[begin Material provided]

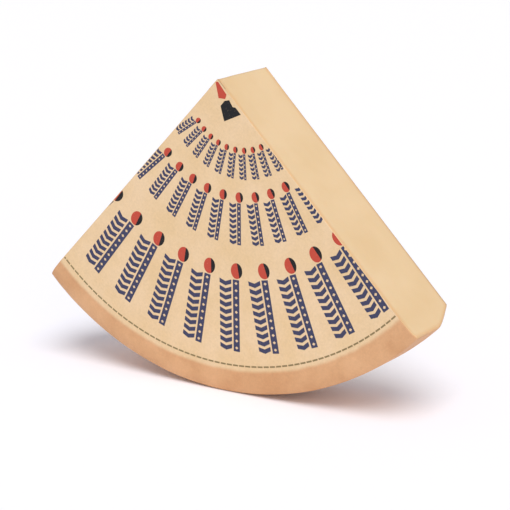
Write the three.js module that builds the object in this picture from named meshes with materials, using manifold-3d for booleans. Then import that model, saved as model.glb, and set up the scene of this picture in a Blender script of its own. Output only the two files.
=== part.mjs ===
// A quarter of a large hard-cheese wheel, cut out with two straight knife cuts that meet on the
// wheel's axis. It stands on the rind, tip up. Millimetres and degrees, +Z up.
//
// Frame: the origin is on the ground under the tip, midway between the wheel's two flat faces.
// The wheel's axis runs along Y through the tip. The printed face looks towards -Y.

import * as THREE from "three";
import { mergeVertices } from "three/addons/utils/BufferGeometryUtils.js";
import Module from "manifold-3d";

// ---- Driving dimensions ----

const wheelDiameter = 650; // across the belly of the rind
const wheelHeight = 87; // from the printed face to the back face
const wedgeAngle = 88.5; // between the two cuts: a quarter of the wheel, cut by hand
const rindBulge = 27; // how far the belly stands out past the printed face
const frontShoulder = 6.5; // depth over which the rind rounds from the printed face to the belly
const backDrop = 18; // how far the back face stays inside the belly, where it meets the rind in a plain corner
const backTaper = 39; // depth over which the belly falls away to the back face
const taperEase = 6.5; // depth over which that fall begins gently

// ---- Fineness of the facets ----

const wheelSegments = 160; // flat strips round the whole wheel
const shoulderSteps = 5; // pairs of chords in the rounded shoulder, and chords in the taper

// ---- Values worked out from them ----

const bellyRadius = wheelDiameter / 2;
const faceRadius = bellyRadius - rindBulge;
const backRadius = bellyRadius - backDrop;
const halfHeight = wheelHeight / 2;
const taperStart = halfHeight - backTaper;
const halfWedge = THREE.MathUtils.degToRad(wedgeAngle / 2);
const halfSegment = Math.PI / wheelSegments;
const standingHeight = bellyRadius * Math.cos(halfSegment); // from the middle of the lowest strip to the tip

// ---- Solids ----

const wasm = await Module();
wasm.setup();

// A closed geometry as a solid that can be cut.
function solidFrom(geometry) {
  const bare = geometry.clone();
  bare.deleteAttribute("normal");
  bare.deleteAttribute("uv");
  const merged = mergeVertices(bare, 1e-3);
  return new wasm.Manifold(
    new wasm.Mesh({
      numProp: 3,
      vertProperties: merged.getAttribute("position").array,
      triVerts: new Uint32Array(merged.index.array),
    }),
  );
}

// A solid as a geometry with flat-shaded facets.
function geometryFrom(solid) {
  const mesh = solid.getMesh();
  const indexed = new THREE.BufferGeometry();
  indexed.setAttribute("position", new THREE.BufferAttribute(mesh.vertProperties, mesh.numProp));
  indexed.setIndex(new THREE.BufferAttribute(mesh.triVerts, 1));
  const faceted = indexed.toNonIndexed();
  faceted.computeVertexNormals();
  return faceted;
}

// ---- The cheese ----

// Half of the wheel's section: flat faces joined by a rind with a short round shoulder at the
// printed face, a straight belly that the wedge stands on, and a taper to the back face.
function wheelProfile() {
  const profile = new THREE.Path();
  profile.moveTo(0, -halfHeight);
  profile.lineTo(faceRadius, -halfHeight);
  profile.absellipse(faceRadius, frontShoulder - halfHeight, rindBulge, frontShoulder, -Math.PI / 2, 0);
  profile.lineTo(bellyRadius, taperStart);
  profile.quadraticCurveTo(bellyRadius, taperStart + taperEase, backRadius, halfHeight);
  profile.lineTo(0, halfHeight);
  return profile.getPoints(shoulderSteps);
}

// The whole wheel, turned so that a strip and not an edge faces the ground.
function wheelGeometry() {
  return new THREE.LatheGeometry(wheelProfile(), wheelSegments, halfSegment, 2 * Math.PI);
}

// A three-sided block that opens downwards from the wheel's axis and holds all of the wedge.
function cuttingGeometry() {
  const reach = 1.2 * bellyRadius; // past the rind
  const thickness = 1.2 * wheelHeight; // past both flat faces
  const halfWidth = reach * Math.tan(halfWedge);
  const outline = new THREE.Shape();
  outline.moveTo(0, 0);
  outline.lineTo(-halfWidth, -reach);
  outline.lineTo(halfWidth, -reach);
  outline.closePath();
  const block = new THREE.ExtrudeGeometry(outline, { depth: thickness, bevelEnabled: false });
  block.translate(0, 0, -thickness / 2);
  block.rotateX(Math.PI / 2);
  return block;
}

const cheeseMaterial = new THREE.MeshStandardMaterial({ color: 0xe6c79d, roughness: 0.6, metalness: 0 });

const wedge = new THREE.Mesh(
  geometryFrom(solidFrom(wheelGeometry()).intersect(solidFrom(cuttingGeometry()))),
  cheeseMaterial,
);
wedge.name = "cheese_wedge";
wedge.position.z = standingHeight;

const model = new THREE.Group();
model.add(wedge);

export default model;
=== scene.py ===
"""A quarter of a large hard-cheese wheel standing on its rind: paste, washed rind and stamped ink.

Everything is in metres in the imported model's frame: +Z up, the tip above the origin, the wheel's
axis along Y, the printed face towards -Y. Sizes in the settings are real ones.
"""

import math
from typing import NamedTuple

import bmesh
import bpy
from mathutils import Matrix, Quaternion, Vector
from mathutils.bvhtree import BVHTree


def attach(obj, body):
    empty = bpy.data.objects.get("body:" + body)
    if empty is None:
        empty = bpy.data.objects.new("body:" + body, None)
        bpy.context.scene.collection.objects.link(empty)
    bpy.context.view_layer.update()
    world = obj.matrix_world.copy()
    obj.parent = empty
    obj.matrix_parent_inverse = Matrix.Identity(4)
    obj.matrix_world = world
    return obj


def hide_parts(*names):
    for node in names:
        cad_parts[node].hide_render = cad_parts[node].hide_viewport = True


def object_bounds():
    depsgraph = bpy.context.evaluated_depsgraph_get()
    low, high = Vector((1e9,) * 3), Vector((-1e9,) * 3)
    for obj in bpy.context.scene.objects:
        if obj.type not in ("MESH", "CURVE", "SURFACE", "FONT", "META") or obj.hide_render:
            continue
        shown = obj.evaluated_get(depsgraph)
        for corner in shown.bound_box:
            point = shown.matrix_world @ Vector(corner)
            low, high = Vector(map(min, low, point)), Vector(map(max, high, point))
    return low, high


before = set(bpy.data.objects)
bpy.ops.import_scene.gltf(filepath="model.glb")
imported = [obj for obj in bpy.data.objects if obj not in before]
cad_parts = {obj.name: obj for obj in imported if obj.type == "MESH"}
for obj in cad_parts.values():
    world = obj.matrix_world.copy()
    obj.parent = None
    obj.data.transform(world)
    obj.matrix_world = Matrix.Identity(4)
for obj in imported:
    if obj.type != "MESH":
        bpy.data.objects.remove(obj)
cad_low, cad_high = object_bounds()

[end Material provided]

• What the task asks
Everything from the line with "const cheeseMaterial = new" through the line with "from typing import NamedTuple", both ends included, should be repeated exactly; nothing else should appear.

• Answer below
const cheeseMaterial = new THREE.MeshStandardMaterial({ color: 0xe6c79d, roughness: 0.6, metalness: 0 });

const wedge = new THREE.Mesh(
  geometryFrom(solidFrom(wheelGeometry()).intersect(solidFrom(cuttingGeometry()))),
  cheeseMaterial,
);
wedge.name = "cheese_wedge";
wedge.position.z = standingHeight;

const model = new THREE.Group();
model.add(wedge);

export default model;
=== scene.py ===
"""A quarter of a large hard-cheese wheel standing on its rind: paste, washed rind and stamped ink.

Everything is in metres in the imported model's frame: +Z up, the tip above the origin, the wheel's
axis along Y, the printed face towards -Y. Sizes in the settings are real ones.
"""

import math
from typing import NamedTuple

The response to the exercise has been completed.